Alors, irgenndwann hängt das Geschirr doch in der richtigen Position am riesigen Manitou. Unser Nachbar setzt das Gerät in Bewegung. Unsere Nichte und ihr Liebster ziehen, beinahe tauchend, das Geschirr unter Lillys Leib hindurch. (Der Zukünftige schluckt dabei eine ordentliche Ladung Schweißwasser.)
Dann röhrt der Motor, Lilly guckt ergeben – und ein Pferd, das alle Viere hängen lässt, schwebt langsam aus dem Kanal, dem sicheren Erdboden entgegen. Lilly ist verschlammt, doch fit. Fit genug jedenfalls, dass sie bei ihrer nächsten Schwangerschaft garantiert wieder in den Kanal steigen wird.

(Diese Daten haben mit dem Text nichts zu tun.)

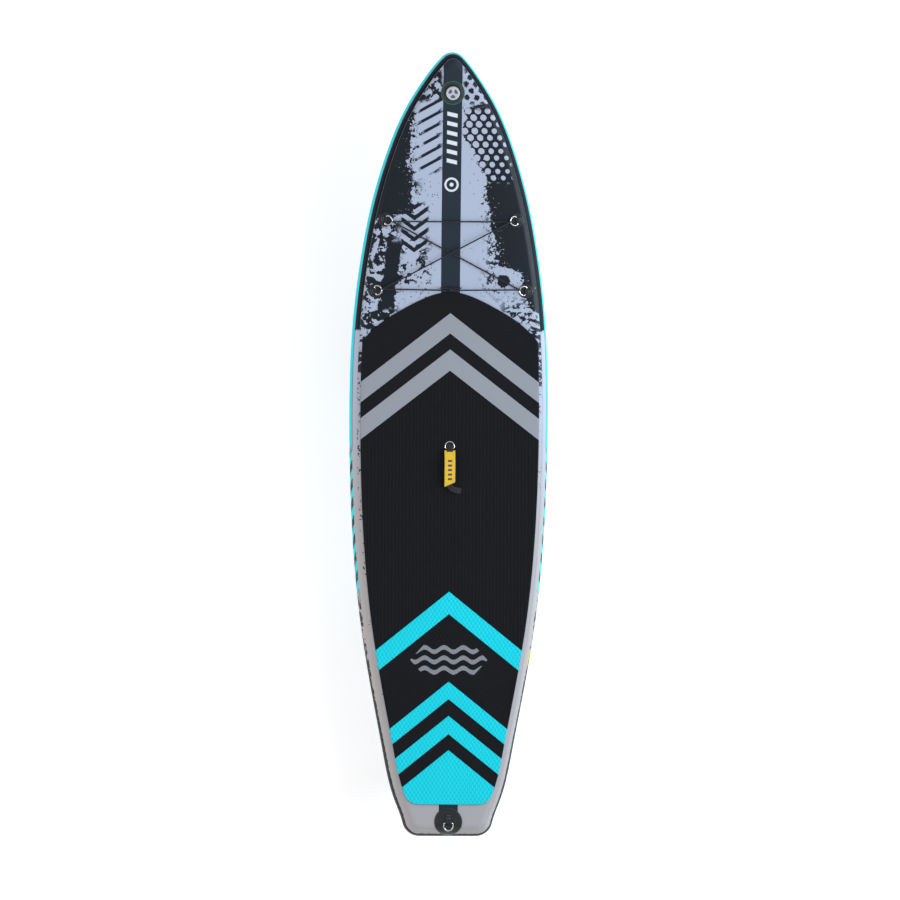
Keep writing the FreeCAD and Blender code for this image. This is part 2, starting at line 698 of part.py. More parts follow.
def valve():
    flange_z, collar_z, floor_z, arm_z = 3.2, 8.0, -34.0, -20.0
    body = turned([
        (21.0, collar_z), (COLLAR_R, collar_z), (COLLAR_R, flange_z),
        (VALVE_FLANGE_R - 1.2, flange_z), (VALVE_FLANGE_R, flange_z - 1.2),
        (VALVE_FLANGE_R, 0.4), (24.6, 0.4), (24.6, floor_z), (14.0, floor_z),
        (14.0, floor_z + 3), (21.0, floor_z + 3),
    ])
    stem_r, guide_r = 4.0, 4.08
    guide = Part.makeCylinder(guide_r, 3, V(0, 0, arm_z))
    hub = Part.makeCylinder(7.0, 3, V(0, 0, arm_z)).cut(guide)
    arms = []
    for k in range(3):
        arm = Part.makeBox(16.5, 4, 3, V(5.5, -2, arm_z))
        arm.rotate(V(0, 0, 0), UP, 120 * k + 90)
        arms.append(arm.cut(guide))
    body = body.fuse([hub] + arms).removeSplitter()
    nut = turned([(25.0, -2.0), (36.0, -2.0), (36.0, -5.0), (31.0, -10.0), (25.0, -10.0)])
    plunger = turned([
        (0, -5), (6.0, -5), (7.5, -6.5), (7.5, -9), (stem_r, -9), (stem_r, floor_z - 0.4),
        (17.0, floor_z - 0.4), (17.0, floor_z - 3), (stem_r, floor_z - 4.5), (0, floor_z - 4.5),
    ])
    coil = Part.makeHelix(1.9, 6.4, 5.6)
    coil.translate(V(0, 0, arm_z + 3 + 0.8))
    start = coil.Edges[0].Vertexes[0].Point
    wire = Part.Wire([Part.Circle(start, V(0, 1, 0), 0.5).toShape()])
    spring = Part.Wire(coil).makePipeShell([wire], True, True)
    seal = Part.makeTorus(22.5, 0.95, V(0, 0, collar_z + 1.3))
    cap = turned([
        (0, 10.6), (COLLAR_R + 0.4, 10.6), (COLLAR_R + 0.4, 3.8), (CAP_R - 0.6, 3.8),
        (CAP_R, 4.4), (CAP_R, 13.0), (CAP_R - 1.4, 14.4), (0, 14.4),
    ])
    for k in range(3):
        scoop = Part.makeCylinder(19.5, 5, V(0, 0, 12.0)).cut(
            Part.makeCylinder(7.0, 5, V(0, 0, 12.0)))
        wedge = extruded([V(0, 0, 12), V(40, -14, 12), V(40, 50, 12)], V(0, 0, 5))
        wedge.rotate(V(0, 0, 0), UP, 120 * k + 30)
        cap = cap.cut(scoop.common(wedge))
    ribs = []
    for k in range(30):
        rib = Part.makeCylinder(0.6, 7.5, V(CAP_R + 0.05, 0, 4.6))
        rib.rotate(V(0, 0, 0), UP, 12 * k)
        ribs.append(rib)
    cap = cap.cut(Part.makeCompound(ribs))
    patch = disc(49.0, 0, VALVE_Y).cut(disc(31.0, 0, VALVE_Y)).Faces[0]
    pieces = {
        "valve_body": body, "valve_nut": nut, "valve_plunger": plunger,
        "valve_spring": spring, "valve_cap_seal": seal, "valve_cap": cap,
    }
    nodes = {name: on_deck(shape, 0, VALVE_Y) for name, shape in pieces.items()}
    nodes["valve_patch"] = deck_layer(patch, *PATCH_LAYER)
    return nodes


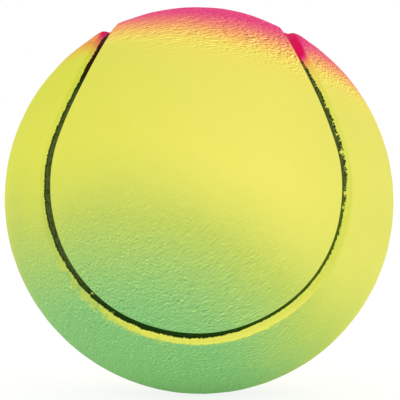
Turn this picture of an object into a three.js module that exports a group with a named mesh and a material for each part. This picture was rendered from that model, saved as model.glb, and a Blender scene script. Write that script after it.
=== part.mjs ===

Es ist beinahe Mitternacht, als wir erschöpft, verschwitzt und mückenzerstochen, zum erkalteten Abendessen zurückkehren. „Bei euch ist immer was los“, sagt der Freund unseres Sohnes. Ich will gerne glauben, dass er das bewundernd meinte. Aber eigentlich klang er ein ganz klein wenig fassungslos.
Oh well, in diesem Sinne wünsche ich uns allen einen schönen, ereignisreichen Sommer. Und halten Sie sich bitte von Kanälen fern.